Visualization

Warning

The visualization library is still in active development and we hope to improve on it in future releases. Please use its functionality at your own discretion.

The IDAES visualization module is built on top of bokeh and is meant to support multiple plot types. The data for these plots is input through dataframes defined via data-frame schemas.

The Plot class

The plot class implements different IDAES plots. Each of its methods acts like a factory method returning an instance of the Plot that can then be modified by calls to helper methods (e.g: saving a plot to disk). Currently only heat exchanger network diagrams are supported.

class idaes.vis.plot.Plot(current_plot=None)[source]
annotate(x, y, label)[source]

Annotate a plot with a given point and a label.

Parameters:
  • x – Value of independent variable.
  • y – Value of dependent variable.
  • label – Text label.
Returns:

None

Raises:

None

classmethod goodness_of_fit(data_frame, x='', y=[], title='', xlab='', ylab='', y_axis_type='auto', legend=[])[source]

Draw y against predicted value (y^) and display (calculate?) value of R^2.

Parameters:
  • data_frame – a data frame with keys contained in x and y.
  • x – Key in data-frame to use as x-axis.
  • y – Keys in data-frame to plot on y-axis.
  • title – Title for a plot.
  • xlab – Label for x-axis.
  • ylab – Label for y-axis.
  • y_axis_type – Specify “log” to pass logarithmic scale.
  • legend – List of strings matching y.
Returns:

Plot object on success.

Raises:
  • MissingVariablesException – Dependent variable or their data not passed.
  • BadDataFrameException – No data-frame was generated for the model object.
classmethod heat_exchanger_network(exchangers, stream_list, mark_temperatures_with_tooltips=False, mark_modules_with_tooltips=False, stage_width=2, y_stream_step=1)[source]

Plot a heat exchanger network diagram.

Parameters:
  • exchangers

    List of exchangers where each exchanger is a dict of the form:

    {'hot': 'H2', 'cold': 'C1', 'Q': 1400, 'A': 159, 'annual_cost': 28358,
    'stg': 2}
    

    where hot is the hot stream name, cold is the cold stream name, A is the area (in m^2), annual_cost is the annual cost in $, Q is the amount of heat transferred from one stream to another in a given exchanger and stg is the stage the exchanger belongs to. The utility_type, if present, will specify if we plot the cold stream as water (idaes.vis.plot_utils.HENStreamType.cold_utility) or the hot stream as steam (idaes.vis.plot_utils.HENStreamType.hot_utility).

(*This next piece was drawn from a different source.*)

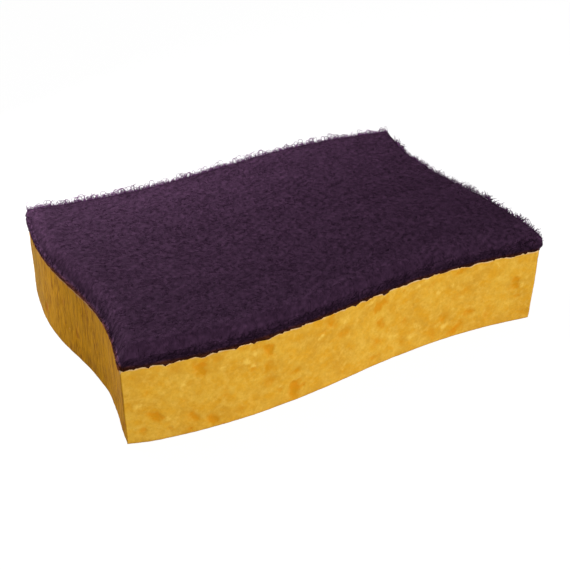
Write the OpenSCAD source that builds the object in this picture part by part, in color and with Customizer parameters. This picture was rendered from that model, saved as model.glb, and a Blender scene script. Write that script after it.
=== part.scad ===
// Two-layer cleaning sponge: a cellulose block with a scouring pad bonded to its top.
// It is die-cut from one wide two-layer sheet. The two long sides follow the same wave,
// and so do the two ends, so that neighbouring sponges nest with no waste between them.
// The origin is at the middle of the outline's box, on the surface that it lies on.
// X runs along the length, Y from the front side to the back one, Z up.

/* [Slab] */
// Length of the sponge, between the chords of its two ends
slab_l = 140; // [100:1:180]
// Width of the sponge, between the chords of its two long sides
slab_w = 90; // [60:1:110]
// Thickness of the cellulose block
block_t = 25.5; // [15:0.5:40]
// Thickness of the scouring pad
pad_t = 6.5; // [4:0.5:12]

/* [Outline] */
// Swing of the wave in the two long sides, to each side of the chord
side_swing = 3.4; // [0:0.1:6]
// Swing of the wave in the two ends, to each side of the chord
end_swing = 2.5; // [0:0.1:6]
// How far the front side bows outwards at its middle
front_belly = 0.7; // [0:0.1:3]
// How far the back side bows outwards at its middle
back_belly = 0.2; // [0:0.1:3]
// How far the left end is drawn in at its middle
left_waist = 1.4; // [0:0.1:4]
// How far the right end is drawn in at its middle
right_waist = 2.5; // [0:0.1:4]

/* [Pores] */
// Depth of a pore that the cut has opened
pore_depth = 1.4; // [0.6:0.1:3]
// Material left between a pore and the edges of the face that it opens in
pore_margin = 0.8; // [0.4:0.1:2]
// Smallest width of the pores scattered over the faces that stay out of sight
pore_min = 1.8; // [1:0.1:3]
// Largest width of such a pore
pore_max = 4.2; // [3:0.1:6]
// Number of pores in the back face
back_pores = 22; // [0:1:30]
// Number of pores in each end
end_pores = 9; // [0:1:15]
// Number of pores in the underside
base_pores = 44; // [0:1:60]

/* [Pad surface] */
// Width of the frayed, rounded rim of the pad
rim_w = 3.6; // [2:0.1:6]
// Height that the rim loses at the cut edge
rim_drop = 2.8; // [0.5:0.1:3.2]
// How far the cut edge has frayed back at the top of the rim, at most
rim_fray = 0.5; // [0:0.1:1]
// Unevenness of the matted top, up and down
nap_height = 0.3; // [0:0.05:0.6]

/* [Hidden] */

// Colours of the two layers
cellulose_colour = [0.86, 0.66, 0.22];
pad_colour = [0.25, 0.17, 0.25];

// Even steps between the rims, along the length and across the width
steps_l = 38;
steps_w = 24;
// Facets round each bubble that makes a pore
bubble_fn = 6;

// The pores that show in the front face: share of the way along it, share of the
// way up it, width and height
front_pores = [
    [0.03, 0.12, 2, 3], [0.06, 0.3, 3.5, 3], [0.14, 0.17, 2.5, 3],
    [0.16, 0.9, 2.5, 3.5], [0.18, 0.01, 4, 2.5], [0.19, 0.96, 2, 2],
    [0.24, 0.06, 2, 2.5], [0.3, 0.87, 2.5, 1.5], [0.3, 0.6, 3, 2.5],
    [0.3, 0.4, 2.5, 2.5], [0.36, 0.05, 4, 5], [0.37, 0.42, 2, 2],
    [0.46, 0.95, 3, 3], [0.48, 0.67, 2.5, 2.5], [0.58, 0.05, 3.5, 2],
    [0.59, 0.6, 2.5, 2.5], [0.59, 0.9, 3.5, 2], [0.65, 0.15, 2.5, 2.5],
    [0.66, 0.46, 2.5, 2.5], [0.73, 0.02, 2.5, 2.5], [0.77, 0.3, 3, 3],
    [0.8, 0.97, 3, 3], [0.82, 0.05, 3, 3], [0.96, 0.62, 3.5, 3.5],
    [0.97, 0.33, 3, 3]
];

// The outline: u is the share of the way from the left end to the right one, and v
// the share of the way from the front side to the back one
function bow(s) = 4 * s * (1 - s);
function side_wave(u) = -side_swing * sin(360 * u);
function end_wave(v) = end_swing * sin(360 * v);
function front_y(u) = -slab_w / 2 + side_wave(u) - front_belly * bow(u);
function back_y(u) = slab_w / 2 + side_wave(u) + back_belly * bow(u);
function left_x(v) = -slab_l / 2 + end_wave(v) + left_waist * bow(v);
function right_x(v) = slab_l / 2 + end_wave(v) - right_waist * bow(v);
// A point of the slab, spread evenly between its four sides
function spread(u, v) = [
    (1 - u) * left_x(v) + u * right_x(v),
    (1 - v) * front_y(u) + v * back_y(u)
];

// Grid lines over the slab, as shares: close together in the rims, even between them
function grid_lines(size, steps) = [
    for (e = concat(
        [0, rim_w / 4, rim_w / 2],
        [for (i = [0 : steps]) rim_w + (size - 2 * rim_w) * i / steps],
        [size - rim_w / 2, size - rim_w / 4, size])) e / size
];
lines_u = grid_lines(slab_l, steps_l);
lines_v = grid_lines(slab_w, steps_w);
last_i = len(lines_u) - 1;
last_j = len(lines_v) - 1;

// The crossings of the grid that lie on the outline, anticlockwise from the front left
rim = concat(
    [for (i = [0 : last_i - 1]) [i, 0]],
    [for (j = [0 : last_j - 1]) [last_i, j]],
    [for (i = [last_i : -1 : 1]) [i, last_j]],
    [for (j = [last_j : -1 : 1]) [0, j]]);
raw_outline = [for (c = rim) spread(lines_u[c[0]], lines_v[c[1]])];
raw_x = [for (p = raw_outline) p[0]];
raw_y = [for (p = raw_outline) p[1]];
middle = [min(raw_x) + max(raw_x), min(raw_y) + max(raw_y)] / 2;
// The same, counted from the middle of the outline's box
function place(u, v) = spread(u, v) - middle;
outline = [for (p = raw_outline) p - middle];

// A pore that the cut has opened: two bubbles run together, one lower than the other.
// Its mouth is w wide along X and h high along Z, and it is sunk along Y
module pore(w, h) {
    bubble = [w * 0.7, pore_depth * 2, h * 0.7];
    hull()
        for (end = [-1, 1])
            translate([end * w * 0.15, 0, -end * h * 0.15])
                scale(bubble) sphere(d = 1, $fn = bubble_fn);
}

// Share of the way across a face at which a pore's middle lies, when the pore has to
// stay inside the margins of that face
function inset_share(s, size, w) =
    let (edge = (pore_margin + w / 2) / size) edge + (1 - 2 * edge) * s;

// A pore in the front side (v is 0) or the back one (v is 1)
module side_pore(v, s, up, w, h) {
    at = place(inset_share(s, slab_l, w), v);
    translate([at[0], at[1], block_t * inset_share(up, block_t, h)]) pore(w, h);
}

// A pore in the left end (u is 0) or the right one (u is 1)
module end_pore(u, s, up, w, h) {
    at = place(u, inset_share(s, slab_w, w));
    translate([at[0], at[1], block_t * inset_share(up, block_t, h)])
        rotate([0, 0, 90]) pore(w, h);
}

// A pore in the underside, clear of those that open in the sides
module base_pore(s, t, w, h) {
    at = place(inset_share(s, slab_l, w + 2 * pore_depth),
               inset_share(t, slab_w, h + 2 * pore_depth));
    translate([at[0], at[1], 0]) rotate([90, 0, 0]) pore(w, h);
}

// Pores scattered at random, each draw giving a place and a mouth
module scattered_pores(seed, count) {
    draw = rands(0, 1, 4 * max(1, count), seed);
    for (k = [0 : 1 : count - 1]) {
        $along = draw[4 * k];
        $up = draw[4 * k + 1];
        $wide = pore_min + (pore_max - pore_min) * draw[4 * k + 2];
        $high = pore_min + (pore_max - pore_min) * draw[4 * k + 3];
        children();
    }
}

// The cellulose block: a plate of sponge with the wavy outline, its pores cut open
module sponge_block() {
    color(cellulose_colour)
    difference() {
        linear_extrude(block_t) polygon(outline);
        for (p = front_pores) side_pore(0, p[0], p[1], p[2], p[3]);
        scattered_pores(21, back_pores) side_pore(1, $along, $up, $wide, $high);
        scattered_pores(22, end_pores) end_pore(0, $along, $up, $wide, $high);
        scattered_pores(23, end_pores) end_pore(1, $along, $up, $wide, $high);
        scattered_pores(24, base_pores) base_pore($along, $up, $wide, $high);
    }
}

// Height that the pad's top gains or loses at each crossing of the grid, and how far
// its rim has frayed back there
nap_seed = 11;
fray_seed = 12;
nap = rands(-nap_height, nap_height, (last_i + 1) * (last_j + 1), nap_seed);
fray = rands(0, rim_fray, (last_i + 1) * (last_j + 1), fray_seed);
function crossing(i, j) = i * (last_j + 1) + j;
// Height that the rim loses at a distance e from the nearest cut edge
function rim_loss(e) = rim_drop * pow(1 - min(1, e / rim_w), 2);
function edge_distance(u, v) =
    min(u * slab_l, (1 - u) * slab_l, v * slab_w, (1 - v) * slab_w);
// 1 on the first line of a row, -1 on the last and 0 between them
function inwards(i, last) = i == 0 ? 1 : i == last ? -1 : 0;
function pad_top(i, j) =
    let (u = lines_u[i], v = lines_v[j], back = fray[crossing(i, j)],
         at = place(u + inwards(i, last_i) * back / slab_l,
                    v + inwards(j, last_j) * back / slab_w))
    [at[0], at[1], block_t + pad_t + nap[crossing(i, j)] - rim_loss(edge_distance(u, v))];

// The scouring pad: a mat of coarse fibres with the block's outline, bonded to the
// block face to face, with an uneven top and a frayed rim
module scouring_pad() {
    n = (last_i + 1) * (last_j + 1);
    underside = [for (u = lines_u, v = lines_v)
        let (at = place(u, v)) [at[0], at[1], block_t]];
    top = [for (i = [0 : last_i], j = [0 : last_j]) pad_top(i, j)];
    top_faces = [for (i = [0 : last_i - 1], j = [0 : last_j - 1], half = [0, 1])
        half == 0
            ? [n + crossing(i, j), n + crossing(i, j + 1), n + crossing(i + 1, j + 1)]
            : [n + crossing(i, j), n + crossing(i + 1, j + 1), n + crossing(i + 1, j)]];
    bond_faces = [for (f = top_faces) [f[0] - n, f[2] - n, f[1] - n]];
    walls = [for (k = [0 : len(rim) - 1])
        let (a = rim[k], b = rim[(k + 1) % len(rim)], low_a = crossing(a[0], a[1]),
             low_b = crossing(b[0], b[1]))
        [low_a, low_a + n, low_b + n, low_b]];
    color(pad_colour)
    polyhedron(concat(underside, top), concat(bond_faces, walls, top_faces));
}

sponge_block();
scouring_pad();
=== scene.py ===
import math

import bpy
import numpy as np
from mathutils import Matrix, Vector


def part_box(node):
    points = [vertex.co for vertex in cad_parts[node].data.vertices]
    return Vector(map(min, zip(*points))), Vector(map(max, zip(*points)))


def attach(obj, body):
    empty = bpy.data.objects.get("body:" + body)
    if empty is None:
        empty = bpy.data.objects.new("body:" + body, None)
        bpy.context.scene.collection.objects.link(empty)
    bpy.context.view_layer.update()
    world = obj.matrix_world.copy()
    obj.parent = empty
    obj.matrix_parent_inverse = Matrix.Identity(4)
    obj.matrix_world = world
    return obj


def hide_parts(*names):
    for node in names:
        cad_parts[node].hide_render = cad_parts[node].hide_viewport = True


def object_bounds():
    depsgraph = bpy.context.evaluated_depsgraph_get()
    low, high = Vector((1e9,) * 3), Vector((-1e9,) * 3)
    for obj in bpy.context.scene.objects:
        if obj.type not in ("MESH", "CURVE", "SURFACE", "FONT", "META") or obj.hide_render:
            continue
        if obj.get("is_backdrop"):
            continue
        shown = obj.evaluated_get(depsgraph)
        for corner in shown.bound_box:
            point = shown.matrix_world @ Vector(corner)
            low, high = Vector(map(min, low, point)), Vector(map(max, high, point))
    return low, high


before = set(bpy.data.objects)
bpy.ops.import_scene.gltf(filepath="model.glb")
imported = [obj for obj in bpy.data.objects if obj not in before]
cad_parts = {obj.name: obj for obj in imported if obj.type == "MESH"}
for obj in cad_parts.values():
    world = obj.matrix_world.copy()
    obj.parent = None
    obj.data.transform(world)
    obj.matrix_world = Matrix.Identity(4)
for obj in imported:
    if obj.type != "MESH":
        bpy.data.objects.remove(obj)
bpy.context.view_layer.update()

bpy.ops.object.select_all(action="DESELECT")

# The cellulose block. The real one is a plate of golden-yellow viscose sponge, foamed
# and set in a wide sheet, then die-cut with the pad already bonded to it. The die
# leaves smooth faces in which the larger bubbles lie cut open.
mm = 0.001
slab_l = 140 * mm
slab_w = 90 * mm
side_swing = 3.4 * mm
end_swing = 2.5 * mm
front_belly = 0.7 * mm
back_belly = 0.2 * mm
left_waist = 1.4 * mm
right_waist = 2.5 * mm
block_low, block_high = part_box("sponge_block")
block_t = block_high.z - block_low.z


def spread(u, v):
    """A point of the sheet at shares u of the length and v of the width."""
    side_wave = -side_swing * np.sin(2 * np.pi * u)
    end_wave = end_swing * np.sin(2 * np.pi * v)
    bow_u, bow_v = 4 * u * (1 - u), 4 * v * (1 - v)
    left = -slab_l / 2 + end_wave + left_waist * bow_v
    right = slab_l / 2 + end_wave - right_waist * bow_v
    front = -slab_w / 2 + side_wave - front_belly * bow_u
    back = slab_w / 2 + side_wave + back_belly * bow_u
    return (1 - u) * left + u * right, (1 - v) * front + v * back


# The outline's four sides, walked in fine steps, give the middle of its box
edge = np.linspace(0, 1, 721)
side_rows = [spread(edge, 0 * edge), spread(edge, 0 * edge + 1), spread(0 * edge, edge),
             spread(0 * edge + 1, edge)]
side_x, side_y = np.concatenate(side_rows, axis=1)
middle_x = (side_x.min() + side_x.max()) / 2
middle_y = (side_y.min() + side_y.max()) / 2


def place(u, v):
    """The same point, counted from the middle of the outline's box."""
    x, y = spread(u, v)
    return x - middle_x, y - middle_y


def read_back(thing, what):
    """The places or the normals of a mesh's vertices, one row each."""
    rows = np.empty(len(thing.data.vertices) * 3)
    thing.data.vertices.foreach_get(what, rows)
    return rows.reshape(-1, 3)


def move_vertices(thing, spot):
    """Puts each vertex of a mesh at its row of the given places."""
    thing.data.vertices.foreach_set("co", spot.ravel())
    thing.data.update()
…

    Additionally, the exchanger could have the key modules, like this:

    {'hot': 'H1', 'cold': 'C1', 'Q': 667, 'A': 50, 'annual_cost': 10979, 'stg': 3,
    'modules': {10: 1, 20: 2}}
    

    The value of this key is a dictionary where each key is a module area and each value is how many modules of that area are in the exchanger. It’s indicated as a tooltip on the resulting diagram.

    If a stream is involved in multiple exchanges in teh same stage, the stream will split into multiple sub-streams with each sub-stream carrying one of the exchanges.

  • stream_list

    List of dicts representing streams where each item is a dict of the form:

    {'name':'H1', 'temps': [443, 435, 355, 333], 'type': HENStreamType.hot}
    
  • mark_temperatures_with_tooltips – if True, we plot the stream temperatures and assign hover tooltips to them. Otherwise, we label them with text labels.
  • mark_modules_with_tooltips – if True, we plot markers for modules (if present) and assign hover tooltips to them. Otherwise, we don’t add module info.
  • stage_width – How many units to use for each stage in the diagram (defaults to 2).
  • y_stream_step – How many units to use to separate each stream/sub-stream from the next (defaults to 1).
classmethod isobar(data_frame, x='', y=[], title='', xlab='', ylab='', y_axis_type='auto', legend=[])[source]

Need more information.

classmethod profile(data_frame, x='', y=[], title='', xlab='', ylab='', y_axis_type='auto', legend=[])[source]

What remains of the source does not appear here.